As the War on Terror spread from Afghanistan to the African continent, the US greatly expanded the use of security assistance—funding, weapons, equipment, and training provided to a state’s security sector by external actors—to build the capacity of weak states to take on the counterterrorism mission without sacrificing American troops in ground combat. According to data collected by the Security Assistance Monitor, funding to train and equip foreign security forces increased more than 300 percent in the ten years following the 9/11 terrorist attacks. Over the past two decades, the US has provided security sector assistance to more than two-thirds of the sovereign states in the world. Between 2015 and 2020, $4.8 billion in security aid went to sub-Saharan Africa.
While the goal is to reduce the threat posed by violent non-state actors, Kristen Harkness at the University of St. Andrews points out that most aid went to “repressive, heavily coup-proofed authoritarian regimes,” even though boosting military capacity in non-democratic states can fuel grievances that drive recruitment to extremist groups and increase political violence.
The Local Political Context Matters
When “lethal” aid—weapons, military equipment, and combat skills training—reaches countries that lack effective institutional constraints on executive power, as in many autocratic and anocratic regimes, the risk of extrajudicial killings at the hand of security forces spikes, according to data that follows low- and middle-income recipients of US security force assistance between 2002 and 2019.
In the absence of effective legislative or judicial constraints, leaders can use military aid to buy the loyalty of their security forces and incentivize compliance with orders to repress dissent. Of course, lethal aid also directly increases the capacity of state security forces to quell civilian threats to the regime with force. Security assistance signals that a foreign patron is invested in regime survival. While soldiers ordered to use deadly force against the civilian population might experience moral conflict, or fear facing consequences for targeting civilians if the regime is overthrown, foreign security aid increases the odds that repression will succeed, the regime will survive, and soldiers will be rewarded for their loyalty.
Not All Military Aid is Created Equal
One way to avoid the risk that US assistance increases human rights violations is to provide aid only to countries with effective legislative and judicial institutions. But many regions where extremist groups are active would offer a limited menu. An alternative is providing safer forms of aid.
Separating “non-lethal” security aid—a broad category encompassing professional military education, security sector reform, defense institution-building, and a variety of other types of assistance—from “lethal” aid—which includes material aid, direct combat assistance, and combat training—reveals divergent effects on state violence. While increasing lethal aid significantly raises the risk of extrajudicial killing, non-lethal aid appears to have a dampening effect. The exception is authoritarian states in which leaders have created overlapping and competing security institutions to “coup-proof” their regime. In these states, all forms of security assistance are associated with civilian harm. In post-conflict countries, one study shows that while weapons transfers and military aid increase human rights abuses, levels of Official Development Assistance (ODA) are associated with improved human rights protections.
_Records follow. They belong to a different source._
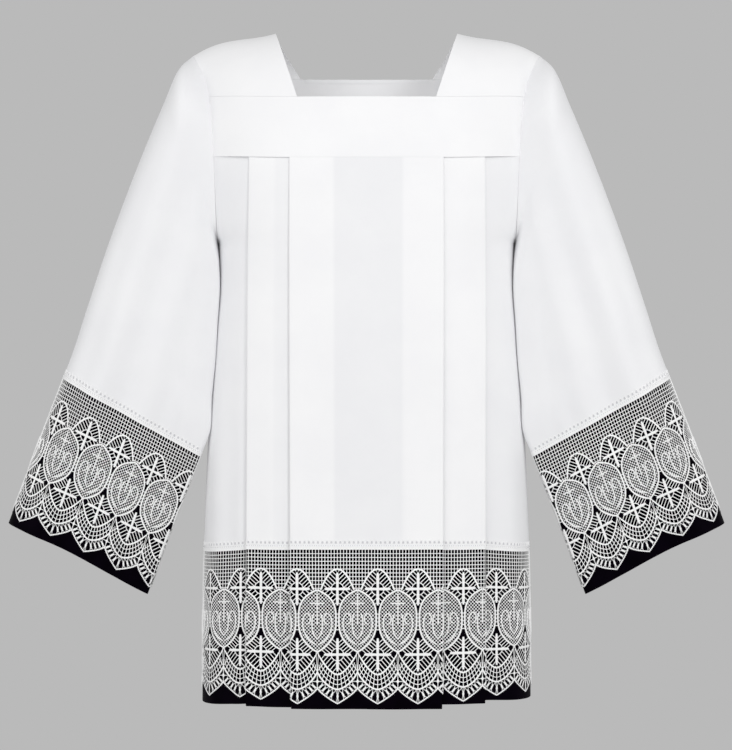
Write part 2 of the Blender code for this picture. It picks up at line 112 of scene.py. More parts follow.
# One row for each pleat: side of the body, place of its fold at the yoke and at the hem
# measured from the middle of the body, and how far the cloth runs back under the fold.
Pleat = namedtuple("Pleat", "side order fold_top fold_hem under")
PLEATS = (
    Pleat("left", "inner", 0.0959, 0.0935, 0.0534),
    Pleat("left", "outer", 0.1468, 0.1504, 0.0367),
    Pleat("right", "inner", 0.0957, 0.0937, 0.0487),
    Pleat("right", "outer", 0.1479, 0.1479, 0.0523),
)
TOP_LEVEL = 4              # the middle panel lies four layers out

# One row for each ring of a sleeve, from armhole to cuff. The section is an egg: a large
# round at the outer edge, a small one at the lower edge, joined by two straight runs.
Ring = namedtuple("Ring", "outer_x outer_y outer_z inner_x inner_y inner_z outer_round inner_round")
SLEEVE_RINGS = (
    Ring(0.2395, -0.002, -0.0335, 0.1891, -0.047, -0.2841, 0.0660, 0.0090),
    Ring(0.2624, -0.005, -0.0856, 0.1877, -0.054, -0.3143, 0.0640, 0.0060),
    Ring(0.2947, -0.010, -0.1644, 0.1905, -0.056, -0.3660, 0.0590, 0.0050),
    Ring(0.3308, -0.015, -0.2618, 0.1933, -0.057, -0.4134, 0.0530, 0.0045),
    Ring(0.3587, -0.020, -0.3460, 0.1980, -0.055, -0.4619, 0.0500, 0.0045),
    Ring(0.3752, -0.020, -0.3964, 0.2001, -0.054, -0.5015, 0.0480, 0.0045),
    Ring(0.3896, -0.020, -0.4339, 0.2130, -0.050, -0.5341, 0.0470, 0.0045),
    Ring(0.4258, -0.020, -0.5269, 0.2466, -0.045, -0.6183, 0.0460, 0.0045),
    Ring(0.4610, -0.020, -0.6199, 0.2804, -0.040, -0.7110, 0.0450, 0.0045),
)
SLEEVE_LACE_RING = 6       # the row of SLEEVE_RINGS where the lace begins
ARMHOLE_STEP_TOP = 0.0002  # room between body and sleeve at the shoulder tip
ARMHOLE_STEP_LOW = 0.0010  # and at the underarm, where both hang straight down

MIRROR = np.array([-1.0, 1.0, 1.0])  # turns the right side's points into the left side's
FLIP = np.array([-1.0, 1.0])         # and flat points across an axis

# ---------------------------------------------------------------- soft folds of the body
BODY_FOLD_RISE = 1.3        # power of the half wave along a fold of the body
SLEEVE_FOLD_RISE = 1.2      # and along a fold of a sleeve

# One row for each soft fold: front or back, where its line starts and ends across and in
# height, how wide it is and how far it stands out (negative for a trough).
Fold = namedtuple("Fold", "face top_x top_z low_x low_z width depth")
BODY_FOLDS = (
    Fold("front", -0.186, -0.20, -0.196, -1.20, 0.009, 0.0016),
    Fold("front", -0.170, -0.24, -0.176, -1.25, 0.008, -0.0013),
    Fold("front", -0.158, -0.40, -0.161, -1.30, 0.007, 0.0010),
    Fold("front", -0.136, -0.36, -0.138, -1.30, 0.012, -0.0010),
    Fold("front", -0.117, -0.30, -0.115, -1.30, 0.013, 0.0012),
    Fold("front", -0.060, -0.40, -0.062, -1.30, 0.020, 0.0010),
    Fold("front", -0.020, -0.34, -0.015, -1.30, 0.024, -0.0010),
    Fold("front", 0.034, -0.42, 0.036, -1.30, 0.022, 0.0012),
    Fold("front", 0.073, -0.30, 0.070, -1.30, 0.016, -0.0009),
    Fold("front", 0.112, -0.36, 0.113, -1.30, 0.014, 0.0011),
    Fold("front", 0.134, -0.42, 0.135, -1.30, 0.010, -0.0008),
    Fold("front", 0.160, -0.22, 0.164, -1.22, 0.010, -0.0012),
    Fold("front", 0.182, -0.26, 0.190, -1.20, 0.010, 0.0016),
    Fold("back", -0.184, -0.22, -0.194, -1.20, 0.010, 0.0016),
    Fold("back", -0.163, -0.28, -0.168, -1.25, 0.009, -0.0013),
    Fold("back", -0.124, -0.34, -0.122, -1.30, 0.015, 0.0011),
    Fold("back", -0.052, -0.30, -0.050, -1.30, 0.022, 0.0012),
    Fold("back", 0.008, -0.36, 0.012, -1.30, 0.025, -0.0011),
    Fold("back", 0.064, -0.40, 0.061, -1.30, 0.019, 0.0011),
    Fold("back", 0.121, -0.30, 0.124, -1.30, 0.014, 0.0010),
    Fold("back", 0.166, -0.26, 0.170, -1.25, 0.010, -0.0013),
    Fold("back", 0.187, -0.22, 0.194, -1.20, 0.009, 0.0015),
)

# ---------------------------------------------------------------- soft folds of a sleeve
# One row for each soft fold: its share of the way round at the armhole and at the cuff (0 and
# 1 at the lower edge, half at the outer edge, front past half), the share of the sleeve's
# length where it starts and ends, its width as a share of the way round, and its depth.
SleeveFold = namedtuple("SleeveFold", "round_top round_low start end width depth")
SLEEVE_FOLDS = (
    SleeveFold(0.860, 0.800, 0.00, 0.95, 0.030, 0.0035),
    SleeveFold(0.790, 0.730, 0.05, 1.10, 0.028, -0.0028),
    SleeveFold(0.730, 0.655, 0.02, 1.20, 0.030, 0.0034),
    SleeveFold(0.660, 0.600, 0.10, 1.20, 0.026, -0.0024),
    SleeveFold(0.905, 0.900, 0.20, 1.30, 0.022, -0.0020),
    SleeveFold(0.880, 0.905, 0.52, 0.80, 0.020, 0.0030),
    SleeveFold(0.140, 0.190, 0.00, 0.95, 0.030, 0.0034),
    SleeveFold(0.220, 0.270, 0.05, 1.10, 0.028, -0.0028),
    SleeveFold(0.280, 0.350, 0.02, 1.20, 0.030, 0.0033),
    SleeveFold(0.350, 0.400, 0.10, 1.20, 0.026, -0.0024),
)

# ---------------------------------------------------------------- how finely the sheets are cut
SIDE_STEPS = 32           # from the outer fold to the side
HIDDEN_STEPS = 4          # on a run of cloth under a fold
PANEL_STEPS = 18          # on the panel between the folds
MIDDLE_STEPS = 22         # from the middle to the inner fold
TURN_STEPS = 8            # round one fold
CLOTH_ROWS = 64
BAND_ROWS = 24            # down a band of lace
TAPE_ROWS = 6             # down the header
SLEEVE_ROWS = 64          # from armhole to header
SLEEVE_STEPS = 97         # round a sleeve
SLEEVE_EDGE = 0.06        # but for this share beside its lower edge
SLEEVE_EDGE_STEPS = 13    # which has these steps on either side
YOKE_ROWS = 36
FACING_ROWS = 2
YOKE_STEPS = 64
STRAP_ROWS = 56
STRAP_STEPS = 34
FINE_STEPS = 180          # of an outline before it is shared out evenly

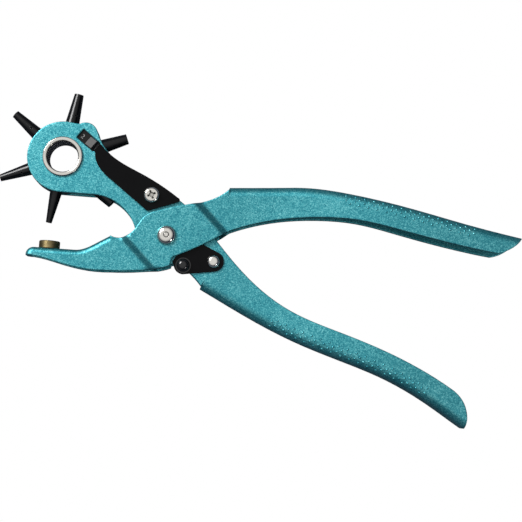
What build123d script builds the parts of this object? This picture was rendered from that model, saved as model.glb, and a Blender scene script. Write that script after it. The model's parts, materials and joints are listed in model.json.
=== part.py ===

Moving forward, as the US promises a new wave of security assistance to African states, it has a choice. Considering the recipient country’s institutional context, the state of its security forces, and the type of military aid, can decrease the risk that those resources are used to commit human rights violations.
Patricia Lynn Sullivan is an associate professor in the Department of Public Policy and the Curriculum in Peace, War, and Defense at the University of North Carolina at Chapel Hill and Director of the Triangle Institute for Security Studies.